Over the course of his career, Freeman has done a little bit of everything, from specifying smallwares packages to design build to playing the role of general contractor on job sites. His customer base is as diverse as his skillset. In his sales role he works with independent restaurants, schools, hospitals and even jails. Makes no difference what segment Freeman is serving, though, his approach remains the same: laser-focused on the customer.
At the end of the day, Freeman is a people person, grateful for his lot in life. “The people I work with have my back no matter what,” he says. “I’ve worked with some fantastic people over the years and I can’t say enough about the people at Bargreen Ellingson.”
Q: How has COVID-19 impacted the way you work with your customers?
A: I have the benefit of living in an area that’s less populated than other parts of the country. We went into lockdown for three to four weeks in April 2020. And then May 1, 2020, the governor reopened the state partially, and that allowed me to get back in the field and see all of my customers. And I have been doing that ever since.
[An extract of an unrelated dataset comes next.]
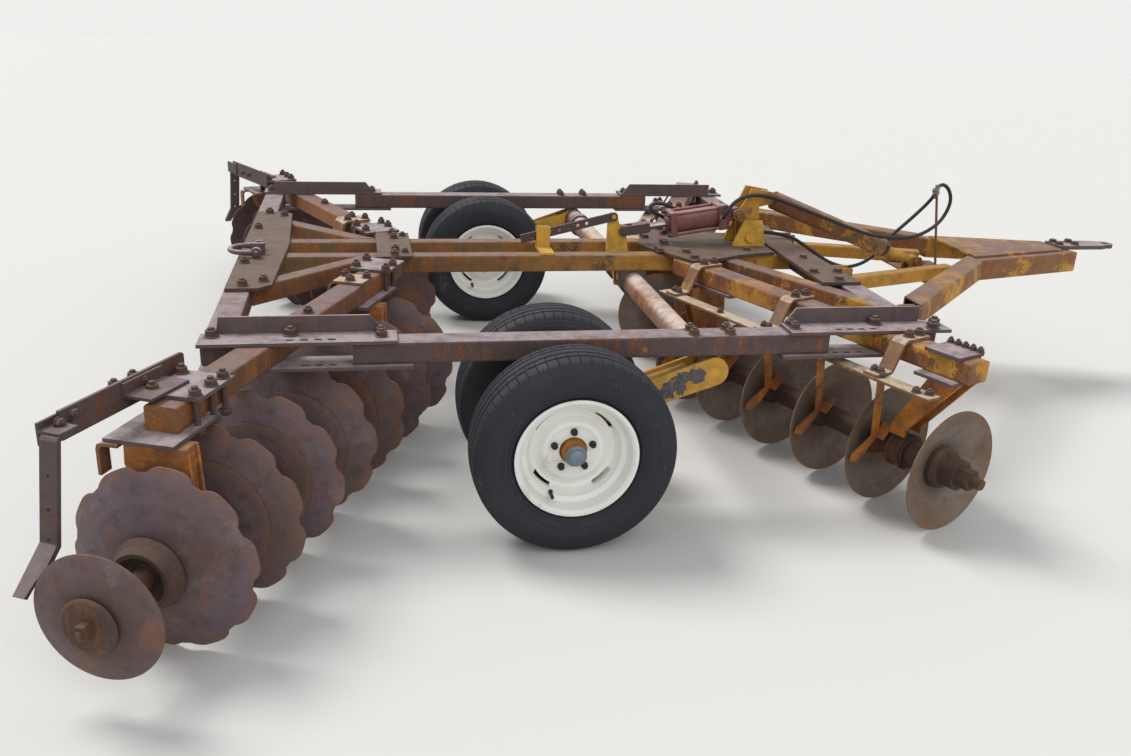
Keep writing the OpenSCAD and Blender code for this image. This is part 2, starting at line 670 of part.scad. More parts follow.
// Arms at the rear corners with drop legs
end_arm = [[-1142, -1582], [-1392, -2062]];
arm_plate_t = 10;
module along_arm() {
    d = end_arm[1] - end_arm[0];
    translate([end_arm[1][0], end_arm[1][1], 0]) rotate([0, 0, atan2(d[1], d[0])]) children();
}
arm_bottom = under_z + 53;
arm_top = arm_bottom + 83;
arm_end = -28;
leg_w = 54.5;
module end_arms() {
    color([0.33, 0.24, 0.23]) at_origin() both() difference() {
        along_arm() end_arm_pieces();
        // the leg clears the small end disc, which turns beside it
        rear_gang() translate([0, 0, end_gap - end_disc_dish - 16])
            cylinder(r = end_disc_r + 8, h = end_disc_dish + 26);
    }
}
module end_arm_pieces() {
    arm_l = norm(end_arm[1] - end_arm[0]);
    plate_top = frame_top + near + plate_t;
    half = arm_plate_t / 2;
    // the arm stands on edge behind the clamp
    translate([0, half, 0]) rotate([90, 0, 0])
        linear_extrude(arm_plate_t) difference() {
            polygon([[-arm_l, arm_bottom], [arm_end, arm_bottom], [arm_end, arm_top], [8 - arm_l, arm_top],
                     [-arm_l, arm_top - 8]]);
            translate([arm_end - 35, arm_bottom + 48]) circle(r = 9, $fn = 20);
            translate([arm_end - 280, arm_bottom + 40]) circle(r = 9, $fn = 20);
        }
    // an angle joins it to the clamp's upper plate
    translate([-430, half + 0.3, plate_top + 0.3]) rotate([90, 0, 90]) linear_extrude(170)
        polygon([[0, 0], [96, 0], [96, 9], [9, 9], [9, 42], [0, 42]]);
    // another angle at its outer end, with the leg's flange below it
    translate([0, -half - 0.3, 0]) {
        translate([-92, -8, arm_bottom + 10]) cube([130, 8, arm_top - arm_bottom - 20]);
        translate([arm_end + 0.5, -4, arm_top - 37]) cube([38 - arm_end - 0.5, leg_w + 14.5, 8]);
    }
    translate([0, half + 0.5 + leg_w, arm_top - 48.3]) rotate([90, 0, 0]) difference() {
        linear_extrude(leg_w)
            polygon([[-12, 0], [36, 0], [84, -276], [194, -374], [207, -364], [97, -266], [50, 2], [44, 11], [-12, 11]]);
        for (d = [-90, -178, -258])
            translate([0, d, leg_w / 2]) rotate([0, 90, 0]) cylinder(r = 5, h = 130, $fn = 16);
    }
}

// Brackets for the mast and for the stop bar
module brackets() {
    mast_bracket();
    guide_bracket();
}
module mast_bracket() {
    z0 = frame_top + near + deck_t + near;
    color([0.78, 0.56, 0.1]) at_origin() both()
        difference() {
            upright([[mast_x - 86, z0], [mast_x + 74, z0], [mast_x + 74, z0 + 10], [mast_x + 54, mast_z + 76],
                     [mast_x - 36, mast_z + 76], [mast_x - 86, z0 + 12]], -66, 14);
            cross_pin(mast_x, mast_z, 16.05, -90, -40);
        }
    color([0.4, 0.3, 0.2]) at_origin() {
        cross_pin(mast_x, mast_z, 16, -84, 84);
        for (s = [-1, 1]) translate([mast_x, s * 80, mast_z]) rotate([90, 0, 0])
            difference() {
                cylinder(r = 27, h = 9, center = true);
                cylinder(r = 16.3, h = 12, center = true);
            }
    }
}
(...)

In the valley I work in we lost maybe three customers. Everyone else has gotten through it and the rebound has been amazing. Since the first of the year, I’ve seen customers really loosen the purse strings and they expect this summer to be great.
Q: There are so many options out there, how do you find the right solution for the right application?
A: There are so many variables. It depends on the customer, the amount of business they do and how they intend to use the equipment. So, it comes down to having a good idea of what my customer intends to accomplish and understanding where they are financially. I just try to take care of people, really. I intend to be here for a long time. I want my customers to like me, respect me and trust me 10 or 15 years from now. To have that healthy relationship, I need to take care of them and show I am not concerned about simply making one sale. All of that comes into play.
Q: You worked as an operator for a long time. How does that impact your ability to work with your customers?
A: It helps me be in a kitchen comfortably. And the same applies to the dining room and the bar. I know where I need to stand. I know how to address chefs, cooks, prep cooks, bartenders, waitstaff and even general managers. I have held those positions and know how to talk to them. If I am not doing something in a kitchen, for example, I know I am in someone’s way. I also built cabinetry and furniture before, so I understand dimensions and layout, too. That past experience really lends itself to taking care of the customer. It’s not just the owner that’s my customer. It’s all of the employees, too. When I come into a restaurant — and I am in and out of 30 a day window — I say hello to all of them and say goodbye to all of them. Respect goes a long way.